The main cross-universe element is Robert Downey Jr's Tony Stark, who is in a weird point at the moment where the universe has sorta already thorougly established in two previous films that his weakness is a tendency to dabble in the world without thinking through the consequences, and yet again he's a bit of a dilettante in the life of Peter Parker, not very engaged and not very aware of the consequences of calling this kid in. It's clear that a price is going to have to be paid, but the delay in paying this price is a little bit of a case of "WHen are we going to get to the fireworks factory" (which Marvel already has a little bit of in the case of Thanos). Fortunately, hopefully both will pay off next year in Infinity Wars, one way or another.
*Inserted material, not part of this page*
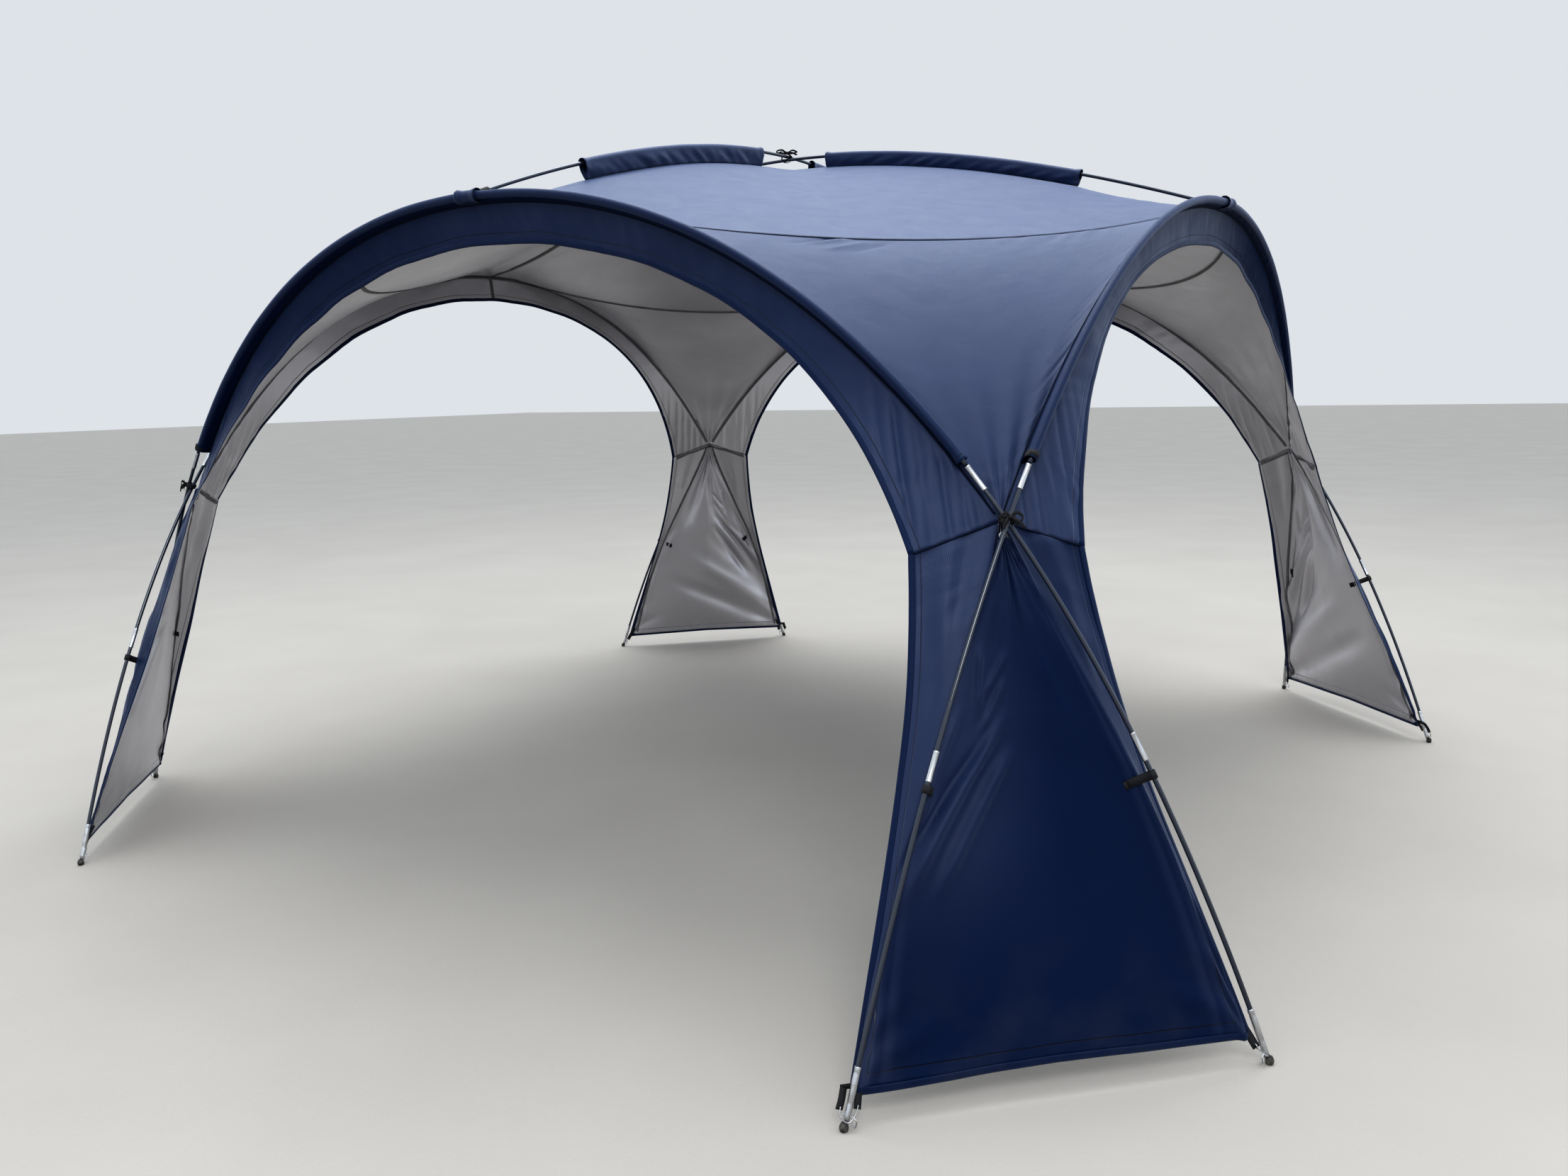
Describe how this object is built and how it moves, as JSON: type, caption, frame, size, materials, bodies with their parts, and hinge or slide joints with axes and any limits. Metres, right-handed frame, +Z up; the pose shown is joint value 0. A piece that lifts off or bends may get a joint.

This is a thoroughly delightful film otherwise, with solid characters, adventurous action and even a little bit of more-subtly-played-than usual heroics. Maybe because they're not trying to make another world-conquering superhero, they're able to make just an interestingly human one instead. And that's wonderfully fine with me.

Thursday 13 July 2017

Lady Macbeth

Based on the Russian novel "Lady Macbeth of the Matensk District" (not the Scottish Play), this moves the action back from the novel's Russia to 19th century rural England, where a young woman, married into a fairly hideous marriage in a rather un-grand property, finds herself left alone by her husband and starts to seize her own power as she falls into an affair with a stablehand. Of course when her husband and father-in-law return, she doesn't want to give up her new-found autonomy, and the results are, as the title suggests, rather lethal.

This is deliberately minimalist stuff (there's virtually no score until the final scene), and scenes are played starkly, somewhat like Thomas Hardy if the oppressed characters suddenly took brutal control of their own fate. The main attraction is Florence Pugh, who is extraordinary in the lead role - she's fierce and brutal and thoroughly determined to seize what she can out of the situation and not let go.

This is the kinda thing that is right up my alley, a short-sharp-shock to the usual frou-frou of period movies, with a mordantly dark heart.